3. It’s Easier Than Ever
When my colleagues and I decided to start Kuli Kuli we went to mynewcompany.com and within a few days we had a legally recognized corporation. I’m not necessarily advocating it, we had to get a lawyer to help us straighten things up later, but there is no denying that the Internet has made starting a business easier than ever. And the proliferation of startup-focused blogs and websites has expedited the learning curve. Don’t know what a term sheet is? Google has 106 million answers for you.

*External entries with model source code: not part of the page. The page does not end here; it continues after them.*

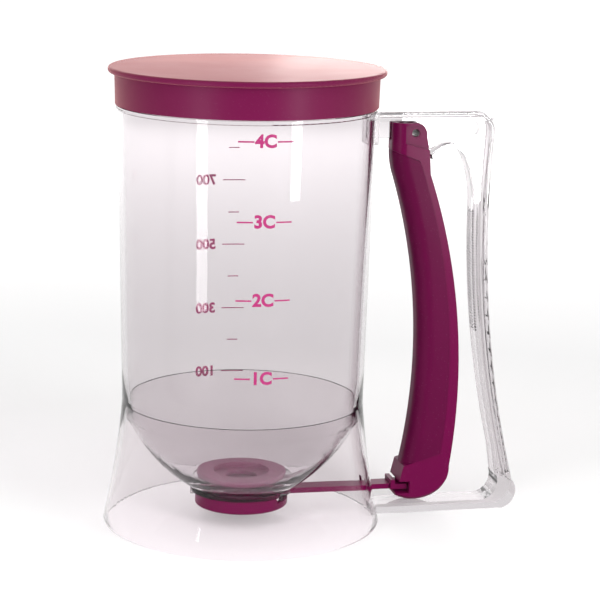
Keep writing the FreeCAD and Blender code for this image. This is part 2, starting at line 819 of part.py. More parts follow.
def make_lever():
    core = make_lever_core()
    body = new_body("trigger_lever")
    wall = "(grip_wall + grip_gap)"
    frame = outline(body, "lever_frame", [
        (from_pivot("(0 - head_front)"), under_pivot("0 - head_rise")),
        (from_pivot("(0 - head_flat)"), under_pivot("0 - head_rise"), "head_round"),
        (from_pivot("head_back"), under_pivot("head_round_drop")),
        (from_pivot("nape_x"), under_pivot("nape_drop")),
        (from_pivot("rear_top_x"), under_pivot("rear_top_drop"), "rear_bow"),
        (from_pivot("rear_foot_x"), "rear_foot_z", "heel_round"),
        (from_pivot("sole_x"), "sole_z", "sole_bulge"),
        (from_pivot("(0 - tip_x)"), "tip_z"),
        (from_pivot("(0 - toe_x)"), "toe_z"),
    ] + grip_face("grip_gap")[:-1] + [
        (from_pivot("(0 - head_front)"), under_pivot("grip_top_drop - grip_gap")),
    ])
    extrude(body, frame, "lever_width")
    half = amount("lever_width") / 2
    front = amount(from_pivot("(0 - head_front)"))
    sole = amount("sole_z")
    soften(body, "head_edge", lambda edge: abs(abs(middle(edge).y) - half) < 0.01
           and edge.Length > 5 and abs(middle(edge).x - front) < 0.1)
    soften(body, "sole_round", lambda edge: abs(abs(middle(edge).y) - half) < 0.01
           and edge.Length > 5 and middle(edge).z < sole, "Chamfer")
    joined = body.newObject("PartDesign::Boolean", "grip_seat")
    joined.setObjects([core])
    joined.Type = 0
    settled(body, joined, False)
    deep = from_pivot("rear_foot_x + well_past")
    channel = outline(body, "lever_channel", [
        (from_pivot("%s + lever_wall - grip_foot_x" % wall), "step_foot_z", "-grip_bow"),
        (from_pivot("%s + lever_wall - brow_x" % wall), under_pivot("brow_drop")),
        (from_pivot("%s + lever_wall - brow_x" % wall), under_pivot("grip_top_drop + fork_drop - bond")),
        (deep, under_pivot("grip_top_drop + fork_drop - bond")),
        (deep, "step_foot_z"),
    ])
    extrude(body, channel, "cavity_width", "Pocket")
    inner_front = from_pivot("lever_wall + bond - head_front")
    above = under_pivot("0 - head_rise - well_past")
    fork = outline(body, "head_fork", box_corners(
        inner_front, deep, under_pivot("grip_top_drop + fork_drop"), above))
    extrude(body, fork, "cheek_gap", "Pocket")
    for i in range(int(sizes["rib_count"])):
        low = "(rib_start + %d * rib_pitch)" % i
        start = "(%s + %s + lever_wall / 2)" % (front_at(low), wall)
        rib = outline(body, "rib_%d" % (i + 1), box_corners(
            start, "(%s + rib_depth)" % start, low, "(%s + rib_thickness)" % low))
        extrude(body, rib, "cavity_width + 2 * bond")
    boss = round_outline(body, "pin_boss", pivot_x, pivot_z, "boss_radius")
    extrude(body, boss, "cheek_gap + 2 * bond")
    slit = outline(body, "web_slit", box_corners(
        from_pivot("(0 - head_front - well_past)"), deep, "(%s - web_room)" % strip_bottom, above))
    extrude(body, slit, "2 * boss_inner", "Pocket")
    bore = round_outline(body, "pin_bore_face", pivot_x, pivot_z, "pin_radius + pin_press_gap")
    extrude(body, bore, "lever_width + past", "Pocket")
    for side, level in (("near", "lever_width / 2"), ("far", "0 - lever_width / 2")):
        facet = outline(body, "ear_facet_" + side, [
            (from_pivot("(0 - ear_facet_x)"), under_pivot("ear_facet_drop")),
            (from_pivot("head_back + well_past"), under_pivot("ear_facet_drop + ear_facet_slope")),
            (from_pivot("head_back + well_past"), under_pivot("ear_facet_rim - head_rise")),
            (from_pivot("(0 - ear_facet_x)"), under_pivot("ear_facet_rim - head_rise")),
        ], level=level)
        extrude(body, facet, "ear_facet", "Pocket", both=False, reverse=side == "far")
    notch = outline(body, "arm_notch_side", box_corners(
        from_pivot("(0 - tip_x - well_past)"), from_pivot("notch_depth - tip_x"), "notch_bottom", "notch_top"))
    extrude(body, notch, "lever_width + past", "Pocket")
    post = round_outline(body, "drive_post", post_x, "0", "post_radius", "XY_Plane", "notch_bottom - bond")
    extrude(body, post, "notch_top - notch_bottom + 2 * bond", both=False)
    return body


def make_grip():
    body = new_body("trigger_grip")
    face = outline(body, "grip_side", grip_face("0") + [
        (from_pivot("(0 - brow_x)"), under_pivot("brow_drop"), "grip_bow"),
    ])
    extrude(body, face, "grip_width")
    hollow = outline(body, "grip_hollow", [
        (from_pivot("grip_wall - grip_foot_x"), "(grip_foot_z - grip_wall)", "-grip_bow"),
        (from_pivot("grip_wall - brow_x"), under_pivot("brow_drop"), "brow_bow"),
        (from_pivot("grip_wall - head_front"), under_pivot("grip_top_drop")),
        (from_pivot("grip_wall - head_front"), under_pivot("grip_top_drop - well_past")),
        (from_pivot("rear_foot_x + well_past"), under_pivot("grip_top_drop - well_past")),
        (from_pivot("rear_foot_x + well_past"), "(grip_foot_z - grip_wall)"),
    ])
    extrude(body, hollow, "grip_width - 2 * grip_wall", "Pocket")
    outer_half = amount("grip_width / 2")
    inner_half = amount("grip_width / 2 - grip_wall")
    middle_x = amount(from_pivot("grip_wall + bow_reach"))
    soften(body, "front_round - grip_wall", lambda edge: curved_front(edge, inner_half, middle_x))
    soften(body, "front_round", lambda edge: curved_front(edge, outer_half, middle_x))
    return body


def make_pin():
    body = new_body("pivot_pin")
    ring = round_outline(body, "pin_face", pivot_x, pivot_z, "pin_radius")
    extrude(body, ring, "(lever_width - 2 * ear_facet - 2 * pin_inset)")
    bore = round_outline(body, "pin_hole", pivot_x, pivot_z, "pin_bore")
    extrude(body, bore, "lever_width", "Pocket")
    return body


def make_spring():
    """Coil round the pin's boss, one leg on the lever's front wall and one on the loop."""
    coil = amount("spring_radius")
    centre = FreeCAD.Vector(amount(pivot_x), 0, amount(pivot_z))
    start_y = amount("spring_start + spring_wire / 2")
    pitch = amount("spring_pitch")
    turns = amount("spring_turns")

    def place(turn):
        angle = math.pi - 2 * math.pi * turn
        out = FreeCAD.Vector(math.cos(angle), 0, math.sin(angle)) * coil
        return centre + out + FreeCAD.Vector(0, start_y + pitch * turn, 0)

    leg = amount("spring_leg")
    count = int(round(turns * 4))
    first = place(0)
    last = place(turns)
    edges = [Part.LineSegment(first + FreeCAD.Vector(0, 0, -leg), first).toShape()]
    for i in range(count):
        edges.append(Part.Arc(place(i / 4), place((i + 0.5) / 4), place((i + 1) / 4)).toShape())
    edges.append(Part.LineSegment(last, last + FreeCAD.Vector(0, 0, -leg)).toShape())
    path = Part.Wire(edges)
    disc = Part.Circle(first + FreeCAD.Vector(0, 0, -leg), FreeCAD.Vector(0, 0, 1), amount("spring_wire / 2"))
    coiled = [place(step / 60) for step in range(int(turns * 60) + 1)]
    apart = [(p - q).Length for i, p in enumerate(coiled) for q in coiled[i + 30:]]
    print("return_spring least gap to itself %.2f mm" % (min(apart) - amount("spring_wire")))
    spring = doc.addObject("Part::Feature", "return_spring")
    spring.Label = "return_spring"
    coil_shape = path.makePipeShell([Part.Wire(disc.toShape())], True, False)
    if coil_shape.Volume < 0:
        coil_shape.reverse()
    spring.Shape = coil_shape
    return spring


def write_parts(pieces):
    for thing in doc.Objects:
        if "Invalid" in thing.State or "Error" in thing.State:
            raise ValueError(thing.Name + " did not compute")
    os.makedirs("parts", exist_ok=True)
    for piece in pieces:
        if piece.Shape.isNull() or not piece.Shape.isValid():
            raise ValueError(piece.Label + " has no sound shape")
        piece.Shape.exportStep("parts/%s.step" % piece.Label)
        print("%-16s %8.0f mm3" % (piece.Label, piece.Shape.Volume))


pieces = [
    make_container(),
    make_skirt(),
    make_lid(),
    make_seat(),
    make_cap(),
    make_gate(),
    make_gate_pad(),
    make_handle(),
    make_lever(),
    make_grip(),
    make_pin(),
    make_spring(),
]
doc.recompute()
write_parts(pieces)
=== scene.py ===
import bmesh
import bpy
import json
import math
from mathutils import Matrix, Vector

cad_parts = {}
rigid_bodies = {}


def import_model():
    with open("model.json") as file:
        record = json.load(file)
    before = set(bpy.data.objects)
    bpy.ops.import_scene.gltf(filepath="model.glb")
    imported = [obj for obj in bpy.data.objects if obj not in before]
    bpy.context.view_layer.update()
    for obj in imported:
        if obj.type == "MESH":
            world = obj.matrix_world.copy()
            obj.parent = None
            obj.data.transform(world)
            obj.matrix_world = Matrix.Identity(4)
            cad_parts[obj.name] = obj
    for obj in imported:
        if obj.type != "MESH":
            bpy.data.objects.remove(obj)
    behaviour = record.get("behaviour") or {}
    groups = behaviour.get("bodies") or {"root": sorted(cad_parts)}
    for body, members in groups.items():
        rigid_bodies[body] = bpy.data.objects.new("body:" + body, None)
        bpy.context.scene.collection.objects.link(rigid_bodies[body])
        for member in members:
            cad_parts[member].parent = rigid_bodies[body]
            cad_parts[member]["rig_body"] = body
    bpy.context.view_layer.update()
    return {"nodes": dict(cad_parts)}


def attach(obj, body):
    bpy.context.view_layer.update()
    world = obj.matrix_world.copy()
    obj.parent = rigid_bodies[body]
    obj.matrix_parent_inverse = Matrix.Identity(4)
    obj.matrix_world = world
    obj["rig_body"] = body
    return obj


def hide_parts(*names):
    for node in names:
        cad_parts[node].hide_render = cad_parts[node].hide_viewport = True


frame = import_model()
scene = bpy.context.scene


# shared shader groups are built once, and each material sets its own values
def newGroup(name, ins, outs):
    group = bpy.data.node_groups.new(name, "ShaderNodeTree")
    for label, value in ins:
        socket = group.interface.new_socket(label, in_out="INPUT", socket_type="NodeSocketFloat")
        socket.default_value = value
    for label, kind in outs:
        group.interface.new_socket(label, in_out="OUTPUT", socket_type=kind)
    return group, group.nodes.new("NodeGroupInput"), group.nodes.new("NodeGroupOutput")


def addNode(tree, kind, **settings):
    node = tree.nodes.new(kind)
    for name, value in settings.items():
        if hasattr(node, name):
            setattr(node, name, value)
        else:
            node.inputs[name.replace("_", " ")].default_value = value
    return node


surfaceGrain = {"waveDetail": 1.0, "streakScale": (900, 900, 60), "scratchDetail": 3.0,
                "smearScale": 60.0, "smearDetail": 4.0}


def buildMouldSurface():
    # slow waviness of a moulded wall, with fine handling scratches on top
    group, given, out = newGroup("mouldSurface", [("Wave Scale", 30), ("Wave", 0.3), ("Scratch", 0.2),
                                                  ("Base Roughness", 0.05), ("Roughness Spread", 0.05)],
                                 [("Height", "NodeSocketFloat"), ("Roughness", "NodeSocketFloat")])
    coords = addNode(group, "ShaderNodeTexCoord")
    wave = addNode(group, "ShaderNodeTexNoise", Detail=surfaceGrain["waveDetail"])
    streak = addNode(group, "ShaderNodeMapping")
    streak.inputs["Scale"].default_value = surfaceGrain["streakScale"]
    scratch = addNode(group, "ShaderNodeTexNoise", Scale=1.0, Detail=surfaceGrain["scratchDetail"])
    smear = addNode(group, "ShaderNodeTexNoise", Scale=surfaceGrain["smearScale"],
                    Detail=surfaceGrain["smearDetail"])
    waveAmount = addNode(group, "ShaderNodeMath", operation="MULTIPLY")
    scratchAmount = addNode(group, "ShaderNodeMath", operation="MULTIPLY")
    height = addNode(group, "ShaderNodeMath", operation="ADD")
    spread = addNode(group, "ShaderNodeMath", operation="MULTIPLY_ADD")
    link = group.links.new
    link(coords.outputs["Object"], wave.inputs["Vector"])
    link(coords.outputs["Object"], streak.inputs["Vector"])
    link(coords.outputs["Object"], smear.inputs["Vector"])
    link(given.outputs["Wave Scale"], wave.inputs["Scale"])
    link(streak.outputs["Vector"], scratch.inputs["Vector"])
    link(wave.outputs["Fac"], waveAmount.inputs[0])
    link(given.outputs["Wave"], waveAmount.inputs[1])
    link(scratch.outputs["Fac"], scratchAmount.inputs[0])
    link(given.outputs["Scratch"], scratchAmount.inputs[1])
    link(waveAmount.outputs[0], height.inputs[0])
    link(scratchAmount.outputs[0], height.inputs[1])
    link(smear.outputs["Fac"], spread.inputs[0])
    link(given.outputs["Roughness Spread"], spread.inputs[1])
    link(given.outputs["Base Roughness"], spread.inputs[2])
    link(height.outputs[0], out.inputs["Height"])
    link(spread.outputs[0], out.inputs["Roughness"])
    return group


dyeGrain = {"cloudDetail": 3.0, "speckScale": 700.0, "speckEdge": 0.16, "speckCore": 0.10}


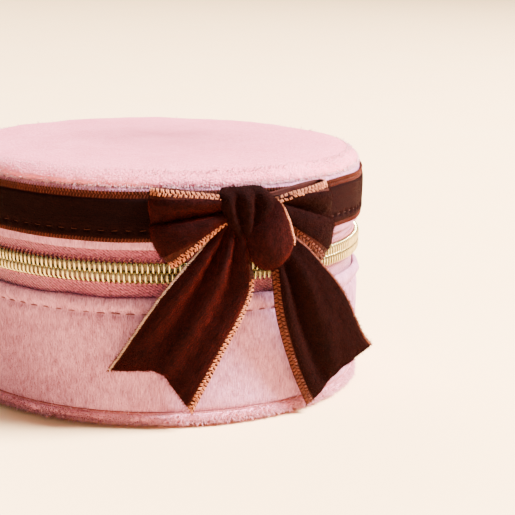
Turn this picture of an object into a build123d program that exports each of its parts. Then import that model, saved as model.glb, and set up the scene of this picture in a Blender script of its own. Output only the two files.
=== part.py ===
from build123d import *
import os
from math import cos, radians, sin

# Round zip-up case for jewellery or make-up: a stiff drum in plush velvet whose lid opens on a cloth
# hinge at the back. A velvet ribbon with a tied bow goes round the lid, and a coil zip closes it.
# Millimetres, +Z up. The origin is the centre of the foot, the bow is at the front on -Y and the
# hinge is at the back on +Y. An angle round the case is measured from -Y towards +X.

# --- driving dimensions -------------------------------------------------------------------------
CASE_R = 45.0  # outer face of the wall velvet
ZIP_Z = 32.5  # middle of the zip, where the case parts

# the layers of the wall, from the outside in
VELVET_T = 1.1
TAPE_T = 0.4
BOARD_T = 1.1
LINING_T = 0.9
LAYER_GAP = 0.1

# heights
FOOT_SEAM_Z = 3.0
BASE_EDGE_Z = 27.4  # folded edge of the base velvet, under the zip
LID_EDGE_Z = 36.8  # folded edge of the lid velvet, over the zip
TOP_SEAM_Z = 49.8
CROWN_Z = 54.5
SHOULDER_R = 38.6
SHOULDER_Z = 53.7

# zip
COIL_W = 1.9  # one row of the coil
COIL_T = 1.6
ROW_GAP = 0.5  # between the two rows, where the slider's wedge passes
TAPE_H = 12.5
HINGE_HALF = 28.0  # half the angle that the cloth hinge takes at the back
COIL_HALF = 149.0  # the coil runs this far round from the front, each way
STOP_ARC = 1.6
PARK = 142.5  # where the slider rests with the zip closed

# ribbon and bow
RIBBON_LOW = 38.9
RIBBON_HIGH = 49.3
RIBBON_T = 0.9
BOW_CLEAR_R = 49.4  # nothing of the bow hangs nearer than this over the zip
BOW_CLEAR_Z = 36.4

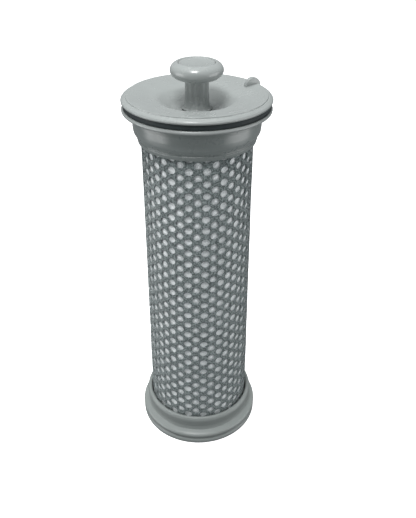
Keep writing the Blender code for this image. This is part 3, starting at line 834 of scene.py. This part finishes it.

4. We Don’t Trust Our Leaders
Wall Street crashed our economy, polarized politicians shut down our government, and the news is rife with reports of corruption at the top (Mark Sanford, Bob Filner, Kwane Kilpatrick). No wonder less than half of Americans trust the government and less than that trust Wall St. When we can no longer rely on our leaders to solve our problems for us, many of us are looking within and building our own solutions for a diverse array of problems such as climate change (Mosaic), childhood obesity (Revolution Foods) and access to sanitation (Who Gives a Crap).
What does it mean for society when our young people are more likely to run a Kickstarter campaign than run for political office? When the epitome of success isn’t a steady job at a well-known company but building an app that’s like Facebook for [insert niche group here]? Where owning an Etsy store or an organic food truck are viable career paths?
Only time will tell how our entrepreneurial generation will evolve. But one thing is for sure, this generation is poised to fundamentally change the way we think about entrepreneurship. The millennial startup revolution is here to stay.